Speaking as a mother who has lost a child, if I had another biological child, of course I'd want to meet the child and I'd want my other children to get to know their brother or sister. I wouldn't presume, however to try and take the child from the only family he or she ever knew. That would be incredibly selfish.
The Twiggs were not monsters but they were wrong. They insisted upon treating the kidnapping like a theft of property. This was a 9yr old child, not a car. They turned her life upside down to repossess her.
Kimberly Mays was interviewed by Barbara Walters on the TV show "American Scandals" some time within the past year or two.
I don't remember all the details now, but at the time of the interview, Kim was 36 years old and had something like 6 children with several different fathers. And I believe the son she had when she was in her late teens and married to her first husband does not have any contact with her. She's led an interesting life, it seems - VERY messed up.
I believe the Twiggs should have left her alone until she turned 18 and just let her grow up in Florida as she was doing. True, her choices are hers alone, but I don't doubt that all the media attention to her unusual case, as well as the tug-of-war over her between the two families, affected her ability to choose more wisely.
Bob Mays, who she referred to in this fairly recent interview as "my dad," died a few years back, and Kim said she misses him.
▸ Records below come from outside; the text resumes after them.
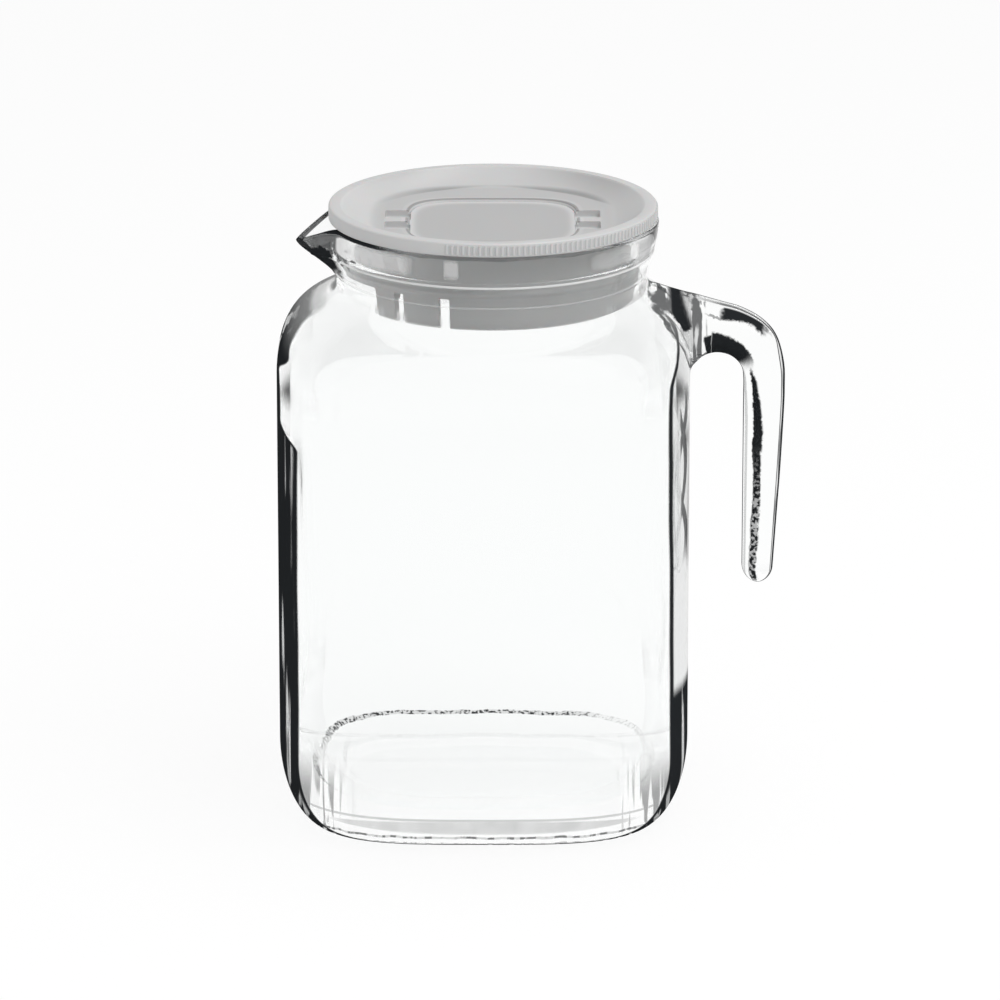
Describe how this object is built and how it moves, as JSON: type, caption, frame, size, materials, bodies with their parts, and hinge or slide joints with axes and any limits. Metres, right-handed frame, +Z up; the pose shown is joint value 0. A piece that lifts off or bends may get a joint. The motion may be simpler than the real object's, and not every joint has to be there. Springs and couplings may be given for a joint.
{
  "type": "glass pitcher with lid",
  "caption": "Clear glass fridge jug of rounded-square section with a round neck, pouring lip, hook handle with a free end and a push-in plastic lid.",
  "frame": {"origin": "on the table under the middle of the part's bounding box; the glass body's own axis is 14.5 mm from it towards the lip", "axes": "+Z up, -X towards the pouring lip, +X towards the handle, +Y across"},
  "size_m": [0.1548, 0.1254, 0.1872],
  "materials": {
    "clear_glass": "clear pressed glass, fire polished, with slight waves in the walls",
    "lid_plastic": "light grey translucent polyethylene with a fine satin surface"
  },
  "bodies": {
    "jug": {"glass_body": "clear_glass", "glass_handle": "clear_glass"},
    "lid": {"lid": "lid_plastic"}
  },
  "joints": [
    {"name": "lid_lift", "type": "slide", "parent": "jug", "child": "lid", "axis": [0, 0, 1], "range_m": [0, 0.1]}
  ]
}
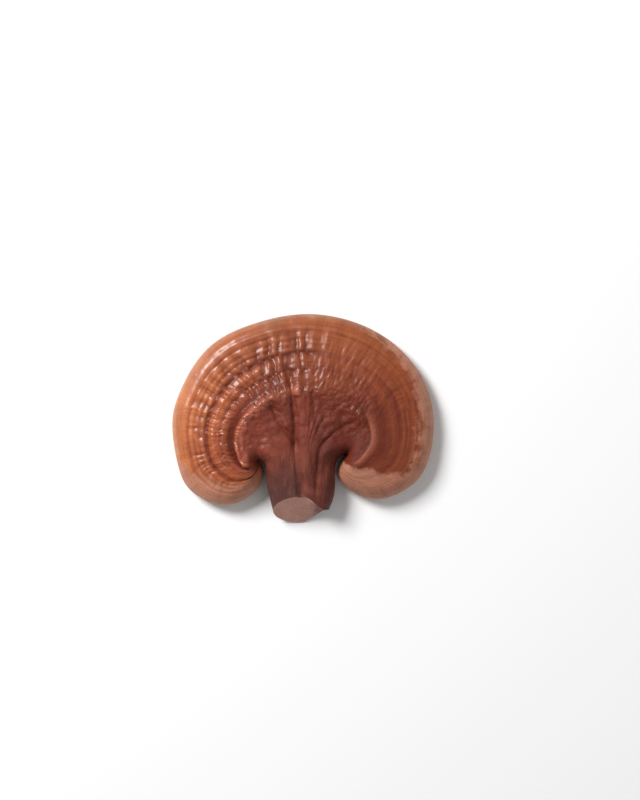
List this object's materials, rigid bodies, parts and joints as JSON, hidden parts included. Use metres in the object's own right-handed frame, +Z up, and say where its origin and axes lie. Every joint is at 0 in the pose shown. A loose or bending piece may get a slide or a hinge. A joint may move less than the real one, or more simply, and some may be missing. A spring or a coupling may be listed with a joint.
{
  "type": "reishi mushroom",
  "caption": "Kidney-shaped bracket mushroom with a lacquered ringed cap, a raised inner welt and a short thick side stem cut on a slant, lying on its flat pore face.",
  "frame": {"origin": "under the middle of the object's bounding box, on the plane of the pore face that it rests on", "axes": "+Z up out of the lacquered top, +Y from the stem towards the far margin, +X to the right across the cap's width"},
  "size_m": [0.1402, 0.112, 0.0219],
  "materials": {
    "cap": "satin",
    "stem": "satin"
  },
  "bodies": {
    "root": {"cap": "cap", "stem": "stem"}
  },
  "joints": []
}
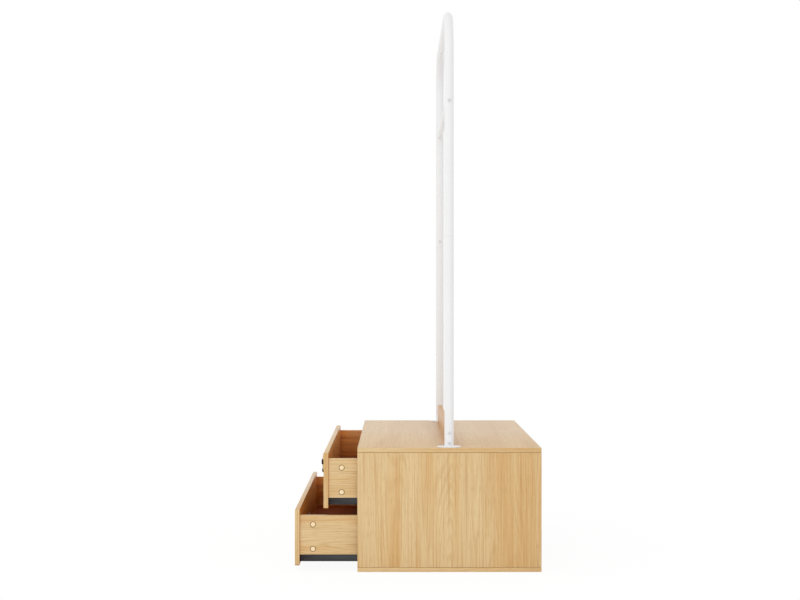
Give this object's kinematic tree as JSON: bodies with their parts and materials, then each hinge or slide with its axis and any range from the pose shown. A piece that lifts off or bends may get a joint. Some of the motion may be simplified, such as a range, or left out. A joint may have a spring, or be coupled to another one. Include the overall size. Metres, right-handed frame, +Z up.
{
  "type": "kids entryway unit",
  "caption": "Low oak-look drawer cabinet for a child's entryway, with pull-out drawers, domed round knobs and a white round-tube clothes frame standing on its top.",
  "frame": {"origin": "centre of the cabinet's underside, where it rests on the floor", "axes": "+Z up, -Y the way the drawers open, +X along the width, to the right of someone facing the drawers"},
  "size_m": [1, 0.6847, 1.514],
  "materials": {
    "oak_melamine": "light oak-look melamine, satin",
    "hardboard": "brown hardboard, semi-matte",
    "white_coat": "white powder coat, satin",
    "white_screw": "white lacquered screw heads",
    "rail_steel": "dark grey coated sheet steel, semi-matte",
    "zinc": "zinc plated",
    "cream_cap": "cream moulded plastic",
    "dark_band": "dark brown moulded plastic",
    "white_plastic": "white moulded plastic"
  },
  "bodies": {
    "cabinet": {"top_board": "oak_melamine", "bottom_board": "oak_melamine", "side_panel_left": "oak_melamine", "side_panel_right": "oak_melamine", "back_panel": "hardboard", "lower_cabinet_rail_left": "rail_steel", "lower_cabinet_rail_right": "rail_steel", "upper_cabinet_rail_left": "rail_steel", "upper_cabinet_rail_right": "rail_steel", "post_left": "white_coat", "post_right": "white_coat", "arch": "white_coat", "mid_bar": "white_coat", "low_board": "oak_melamine", "low_board_screw_left_low": "white_screw", "low_board_screw_left_high": "white_screw", "low_board_screw_right_low": "white_screw", "low_board_screw_right_high": "white_screw", "mid_bar_screw_left": "white_screw", "mid_bar_screw_right": "white_screw", "joint_screw_left": "white_screw", "joint_screw_right": "white_screw", "post_bolt_left": "zinc", "post_bolt_right": "zinc", "bar_plug_left": "white_plastic", "bar_plug_right": "white_plastic"},
    "lower_drawer": {"lower_drawer_front": "oak_melamine", "lower_drawer_side_left": "oak_melamine", "lower_drawer_side_right": "oak_melamine", "lower_drawer_back": "oak_melamine", "lower_drawer_bottom": "hardboard", "lower_drawer_rail_left": "rail_steel", "lower_drawer_rail_right": "rail_steel", "lower_knob": "oak_melamine", "lower_knob_band_high": "dark_band", "lower_knob_band_low": "dark_band", "lower_knob_screw": "zinc", "lower_cam_left_low": "cream_cap", "lower_cam_left_high": "cream_cap", "lower_cam_right_low": "cream_cap", "lower_cam_right_high": "cream_cap"},
    "lower_carriage": {"lower_middle_rail_left": "rail_steel", "lower_middle_rail_right": "rail_steel"},
    "upper_drawer": {"upper_drawer_front": "oak_melamine", "upper_drawer_side_left": "oak_melamine", "upper_drawer_side_right": "oak_melamine", "upper_drawer_back": "oak_melamine", "upper_drawer_bottom": "hardboard", "upper_drawer_rail_left": "rail_steel", "upper_drawer_rail_right": "rail_steel", "upper_knob": "oak_melamine", "upper_knob_band_high": "dark_band", "upper_knob_band_low": "dark_band", "upper_knob_screw": "zinc", "upper_cam_left_low": "cream_cap", "upper_cam_left_high": "cream_cap", "upper_cam_right_low": "cream_cap", "upper_cam_right_high": "cream_cap"},
    "upper_carriage": {"upper_middle_rail_left": "rail_steel", "upper_middle_rail_right": "rail_steel"}
  },
  "joints": [
    {"name": "lower_drawer_slide", "type": "slide", "parent": "cabinet", "child": "lower_drawer", "axis": [0, -1, 0], "range_m": [-0.1674, 0.2126]},
    {"name": "lower_carriage_slide", "type": "slide", "parent": "cabinet", "child": "lower_carriage", "axis": [0, -1, 0], "range_m": [-0.0837, 0.1063]},
    {"name": "upper_drawer_slide", "type": "slide", "parent": "cabinet", "child": "upper_drawer", "axis": [0, -1, 0], "range_m": [-0.0908, 0.2892]},
    {"name": "upper_carriage_slide", "type": "slide", "parent": "cabinet", "child": "upper_carriage", "axis": [0, -1, 0], "range_m": [-0.0454, 0.1446]}
  ],
  "couplings": [
    {"joint": "lower_carriage_slide", "follows": "lower_drawer_slide", "ratio": 0.5},
    {"joint": "upper_carriage_slide", "follows": "upper_drawer_slide", "ratio": 0.5}
  ]
}
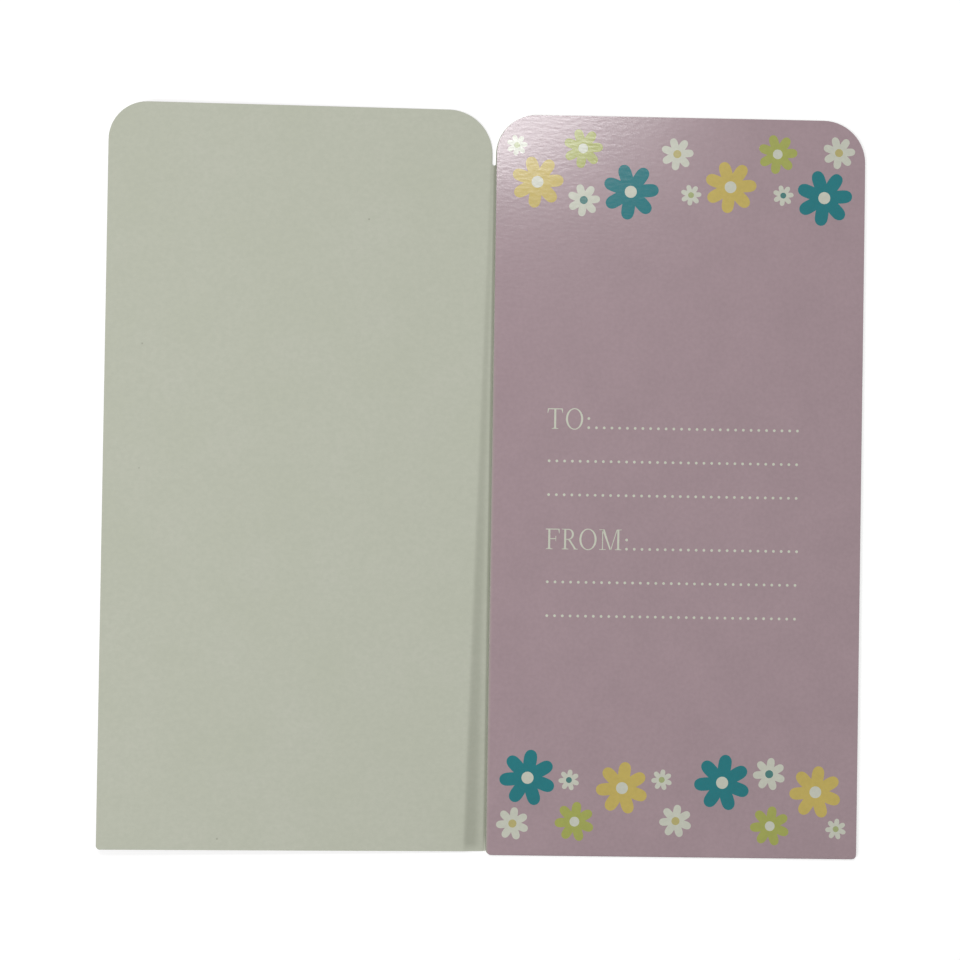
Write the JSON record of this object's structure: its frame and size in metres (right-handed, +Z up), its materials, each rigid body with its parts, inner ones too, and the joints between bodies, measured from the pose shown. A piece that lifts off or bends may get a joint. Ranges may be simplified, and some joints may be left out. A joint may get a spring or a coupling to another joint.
{
  "type": "money holder card",
  "caption": "Long folding gift card: a board cover closes over a glued pocket for banknotes that is open at its head and has dotted writing lines.",
  "frame": {"origin": "middle of the back panel's underside, on the surface that the open card lies on", "axes": "+X from the cover to the pocket, +Y from the foot to the head of the card, +Z up out of the pocket's printed front"},
  "size_m": [0.1735, 0.1709, 0.004],
  "materials": {
    "bare_board": "matt, uncoated, faint fibre texture",
    "printed_film": "mauve print under a clear gloss film",
    "glue": "dried white adhesive"
  },
  "bodies": {
    "back": {"back_board": "bare_board", "back_film": "printed_film", "fold_board": "bare_board", "fold_film": "printed_film", "pocket_board": "bare_board", "pocket_film": "printed_film", "left_glue_line": "glue", "right_glue_line": "glue"},
    "spine": {"spine_board": "bare_board", "spine_film": "printed_film"},
    "cover": {"cover_board": "bare_board", "cover_film": "printed_film"}
  },
  "joints": [
    {"name": "spine_crease", "type": "hinge", "parent": "back", "child": "spine", "pos_m": [-0.0429, 0, 0.0004], "axis": [0, 1, 0], "range_deg": [-1, 82]},
    {"name": "cover_crease", "type": "hinge", "parent": "spine", "child": "cover", "pos_m": [-0.04557, 0.0009, 0.00078], "axis": [0.0245, 0.9997, -0.0034], "range_deg": [-1, 94]}
  ]
}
And in spite of what the movie portrayed, I don't think Kim got along well with his third wife.
Caught this last night on OWN....and while I sympathize with the Twiggs', they really, especially Regina (whom I believe is a nutjob) screwed Kimberly's life up...Bob Mays raised her, she had a home, was doing well in school, and the whole nightmare, custody, court cases, Regina wanting to call her Arlena all took its toll...should've been let Kimberly decide as an adult whether she wanted a relationship with the Twiggs, and I'm glad at least now it seems Kim has her life straightened out....she had it rough, by her own choices yes, but I believe rooted all to having her world turned upside down...
"Life is like a banquet and most poor suckers are starving to death."